III. We note the solitary instance of thankfulness. The nine might have said, ‘We are doing what the Healer bade us do; to go back to Him would be disobedience.’ But a grateful heart knows that to express its gratitude is the highest duty, and is necessary for its own relief. How like us all it is to hurry away clutching our blessings, and never cast back a thought to the giver! This leper’s voice had returned to Him, and his ‘loud’ acknowledgments were very different from the strained croak of his petition for healing. He knew that he had two to thank—God and Jesus; he did not know that these two were one. His healing has brought him much nearer Jesus than before, and now he can fall at His feet. Thankfulness knits us to Jesus with a blessed bond. Nothing is so sweet to a loving heart as to pour itself out in thanks to Him.
‘And he was a Samaritan.’ That may be Luke’s main reason for telling the story, for it corresponds to the universalistic tendency of his Gospel. But may we not learn the lesson that the common human virtues are often found abundantly in nations and individuals against whom we are apt to be deeply prejudiced? And may we not learn another lesson—that heretics and heathen may often teach orthodox believers lessons, not only of courtesy and gratitude, but of higher things? A heathen is not seldom more sensitive to the beauty of Christ, and more touched by the story of His sacrifice, than we who have heard of Him all our days.
IV. We note Christ’s sad wonder at man’s ingratitude and joyful recognition of ‘this stranger’s’ thankfulness. A tone of surprise as well as of sadness can be detected in the pathetic double questions. ‘Were not the ten’—all of them, the ten who stood there but a minute since—‘cleansed? but where are the nine?’ Gone off with their gift, and with no spark of thankfulness in their selfish hearts. ‘Were there none found that returned to give glory to God, save this stranger?’ The numbers of the thankless far surpass those of the thankful. The fewness of the latter surprises and saddens Jesus still. Even a dog knows and will lick the hand that feeds it, but ‘Israel doth not know, My people doth not consider.’ We increase the sweetness of our gifts by thankfulness for them. We taste them twice when we ruminate on them in gratitude. They live after their death when we bless God and thank Jesus for them all. We impoverish ourselves still more than we dishonour Him by the ingratitude which is so crying a fault. One sorrow hides many joys. A single crumpled rose-leaf made the fairy princess’s bed uncomfortable. Some of us can see no blue in our sky if one small cloud is there. Both in regard to earthly and spiritual blessings we are all sinners by unthankfulness, and we all lose much thereby.

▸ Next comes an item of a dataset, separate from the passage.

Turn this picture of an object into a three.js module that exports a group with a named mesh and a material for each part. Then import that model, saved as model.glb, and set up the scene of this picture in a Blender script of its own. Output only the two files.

Jesus rejoiced over ‘this stranger,’ and gave him a greater gift at last than he had received when the leprosy was cleared from his flesh. Christ’s raising of him up, and sending him on his way to resume his interrupted journey to the priest, was but a prelude to ‘Thy faith hath made thee whole,’ or, as the Revised Version margin reads, ‘saved thee.’ Surely we may take that word in its deepest meaning, and believe that a more fatal leprosy melted out of this man’s spirit, and that the faith which had begun in a confidence that Jesus could heal, and had been increased by obedience to the command which tried it, and had become more awed and enlightened by experience of bodily healing, and been deepened by finding a tongue to express itself in thankfulness, rose at last to such apprehension of Jesus, and such clinging to Him in grateful love, as availed to save ‘this stranger’ with a salvation that healed his spirit, and was perfected when the once leprous body was left behind, to crumble into dust.